Gibt es denn einen Aspekt, von dem Sie sagen würden, es wäre sogar ein Vorteil, noch ein Jahr dritte Liga zu spielen?
Nein. Es ist für jeden Verein ein Vorteil, wenn er aufsteigt, weil er dann einen anderen Handlungsspielraum besitzt. Ich will aber nicht von einem Muss sprechen. Wir wollen immer eine Mannschaft aufbauen, die so stark wie möglich ist. Im Sommer ist es im Rahmen unsere Möglichkeiten gelungen, einen sehr guten Kader zusammenzustellen. Es ist klar, dass wir mit unserem Etat im hinteren Drittel der Liga liegen, das darf man nicht vergessen. Im nächsten Jahr haben wir zwar ein paar Euro mehr zur Verfügung, aber durch die sportliche Entwicklung werden sich auch die Spielerverträge anpassen, sodass der Handlungsspielraum nicht viel größer ist. Wir sind dafür etwas attraktiver für neue Spieler, weil sich die Art und Weise wie wir spielen herumgesprochen hat, sodass wir vielleicht den einen oder anderen bekommen, den wir zuvor nicht bekommen hätten.

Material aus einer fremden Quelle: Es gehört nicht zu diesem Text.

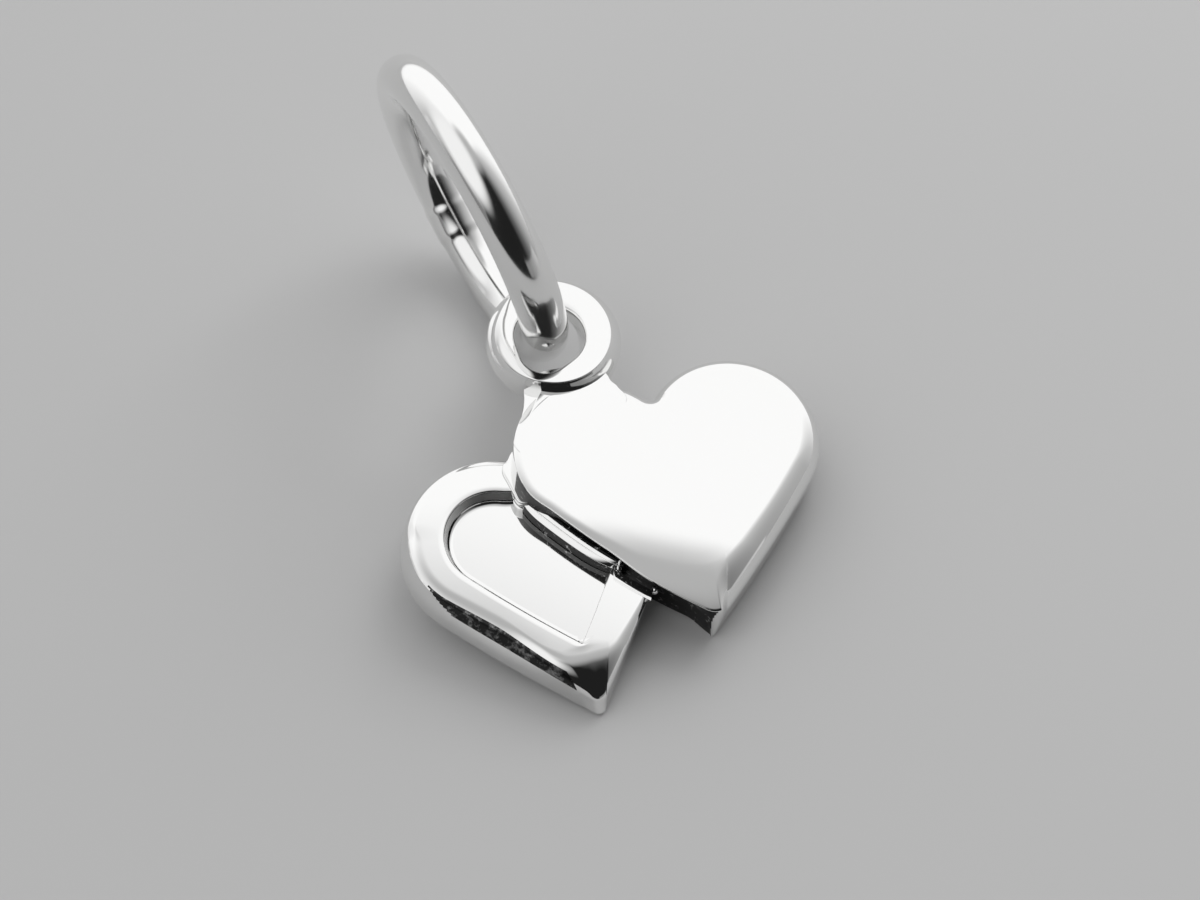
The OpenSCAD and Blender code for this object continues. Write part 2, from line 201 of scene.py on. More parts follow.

Trotz des kleinen Etats ist es für die Kickers aber kein Thema, die zweite Mannschaft abzumelden, wie es inzwischen etliche Konkurrenten tun?
Im Gegenteil. Wir werden noch mehr in die Jugend und die U 23 investieren, weil der Übergang von den A-Junioren in die erste Mannschaft sehr schwierig ist. So gibt man die Zeit, diesen Wechsel zu vollziehen und selbst die Hand auf der Ausbildung zu haben. Es ist ja vielleicht sogar ein Vorteil, dass viele Vereine abmelden, weil wir uns dann bei denen bedienen können. Für mich ist es wichtig, seine eigene Linie zu finden.
Was heißt das?
Dass wir ein Verein sind, der auch eine Verantwortung gegenüber seinen Jugendlichen hat. Ich finde es fast schon skandalös, dass viele Clubs ihre zweite Mannschaften abmelden. Was passiert mit deren Spielern? Wir sollten uns als soziale Einheit verstehen und den Jugendlichen in den eigenen Reihen eine Perspektive geben. Diese Entwicklung ist traurig und zeigt, dass einige Verantwortliche den Vereinsgedanken nicht begriffen haben. Das erzeugt bei mir nur Kopfschütteln.

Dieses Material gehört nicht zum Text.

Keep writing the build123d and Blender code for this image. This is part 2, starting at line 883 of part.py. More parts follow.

Der VfB hat immerhin schon betont, weiter auf seine zweite Mannschaft zu setzen, sodass es nächstes Jahr auf jeden Fall wieder ein Derby gibt. Welche Rolle spielt denn das 1:5-Debakel aus der Hinrunde?

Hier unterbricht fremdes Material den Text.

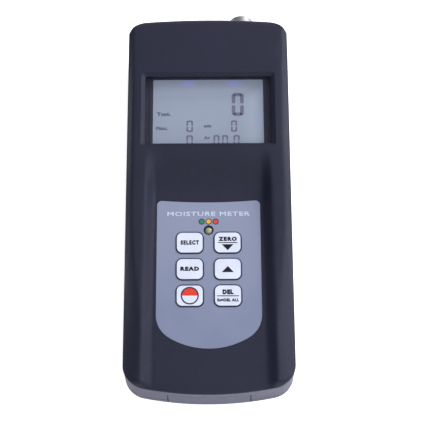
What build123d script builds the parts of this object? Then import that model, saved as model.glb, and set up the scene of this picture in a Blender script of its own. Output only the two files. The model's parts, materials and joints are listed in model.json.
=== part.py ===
from build123d import *
from math import atan, cos, hypot, pi, sin
import os

# Handheld moisture meter.  X is to the right, Y runs from the battery end to the socket end,
# Z points out of the front.  The origin is under the middle of the housing, on the flat back.

os.makedirs("parts", exist_ok=True)

# ---- housing ----
body_length = 161.0
body_width = 69.0
hood_height = 32.0
rear_height = 16.6
reveal = 0.7  # open line between the two shells
step_in = 0.15  # the rear shell is set in from the front shell
side_lean = 0.065  # the front shell's sides lean in by this for each millimetre of height
wall = 2.2
back_wall = 2.5
front_wall = 2.0
top_bow = 1.85  # how far the socket end curves out
bottom_bow = 4.4  # how far the battery end curves out
top_corner = 9.5
bottom_corner = 9.8
back_round = 1.5
line_z = 4.4  # fine moulded line round the battery end
line_width = 0.35
line_depth = 0.25
line_run = 16.0
lip_gap = 0.15
lip_wall = 1.3
lip_depth = 1.5
assembly_gap = 0.1  # air between pieces that are bonded or clamped together
spare = 1.0  # cutters run this far past what they cut
root_z = 0.5  # inner walls and posts of the rear shell start this far inside its back

# ---- shape of the front ----
slope_from_top = 58.5  # socket end to the start of the slope below the display
slope_run = 21.0
panel_start_z = 25.1  # front surface where the slope ends
panel_end_z = 18.12  # height that the key panel falls to at the battery end
panel_half = 21.3
rail_half = 26.0
rail_spread = 1.9  # how much further apart the rails stand at the battery end
rail_end_z = 20.8
rail_bend = 14.0
rail_curve = 1.5
hood_rim_z = 28.3
top_rim_z = 30.8
low_rim_z = 17.9
hood_shoulder = 3.6
top_shoulder = 3.0
low_shoulder = 1.8
grip_shoulder = 7.4
hood_power = 2.0  # roundness of the shoulder at the hood
grip_power = 1.5  # and at the battery end, where it is nearly flat
grip_fade_start = 9.0  # below the foot of the slope
grip_fade_run = 50.0
rim_fade_run = 75.0

# ---- display ----
window_from_top = 42.6
window_width = 52.8
window_height = 31.0
window_bevel = 1.6
window_bevel_depth = 1.0
window_rise = 0.01  # the bevel starts just above the hood
window_corner = 0.8
lens_margin = 1.3
lens_thick = 1.2
glass_width = 46.6
glass_height = 37.0
glass_thick = 2.6
glass_top_z = 24.8
glass_shift = -1.4  # the glass sits this far below the middle of the window
guide_thick = 2.0
strip_in = 1.5  # contact strips end this far short of the glass at each side
strip_from_edge = 0.3
guide_in = 0.5
frame_side = 3.6
frame_end = 1.2
frame_lip = 1.1
strip_width = 2.0
led_block = 3.0
led_block_round = 0.4
glass_corner = 0.4

# ---- key panel ----
overlay_below_slope = 1.5
overlay_length = 62.0
overlay_straight = 53.4
overlay_top_half = 21.1
overlay_low_half = 21.35
overlay_dip = 0.95
overlay_corner = 2.0
overlay_low_corner = 11.0
overlay_thick = 0.35
overlay_sunk = 0.5
overlay_gap = 0.15
key_width = 11.3
key_height = 9.15
key_corner = 2.6
key_proud = 0.2
key_gap = 0.15
key_travel = 0.3
key_room = 0.15
key_columns = 15.4
key_rows = 11.05
first_row = 18.15  # below the top of the overlay
stem_radius = 1.6
stem_gap = 0.3
led_from_overlay = 12.75
led_radius = 1.6
led_proud = 0.1
led_gap = 0.15
led_dome = 1.4
led_flange = 2.0
led_flange_height = 0.8
led_stand = 1.0  # the lamp stands on its legs this far above the board
led_leg = 0.5
led_leg_pitch = 2.2

# ---- circuit board ----
board_z = 14.9
board_thick = 1.6
board_half = 29.0
board_from_top = 18.0
board_length = 113.0
board_corner = 1.5
switch_side = 6.0
switch_height = 2.5
button_radius = 1.5
button_rise = 0.6
button_depth = 0.7
button_gap = 0.08
button_round = 0.2
switch_corner = 0.4
contact_gap = 0.05
controller_side = 12.0
controller_height = 1.5
controller_place = (-8.0, 22.0)  # x, and distance in from the socket end of the board
signal_chip_size = (5.0, 4.0)
signal_chip_height = 1.4
signal_chip_places = ((15.0, 14.0), (15.0, 24.0))
chip_edge = 0.2
crystal_length = 11.0
crystal_width = 4.6
crystal_height = 3.4
crystal_round = 0.6
crystal_place = (-8.0, 33.0)
buzzer_radius = 6.0
buzzer_hole = 1.0
buzzer_height = 7.0
buzzer_place = (16.0, 38.0)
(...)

Die Mannschaft hat das Bewusstsein, dass sie im Hinspiel 1:5 verloren hat, aber sie hat keine Revanchegelüste. Sie möchte einfach die Aufgabe viel besser machen, als letztes Mal. Wir waren damals in der zweiten Halbzeit nicht so vorbereitet auf die Qualität, die beim VfB von oben kam und das Niveau hob. Wir sind auf jeden Fall gewarnt und wie immer topmotiviert.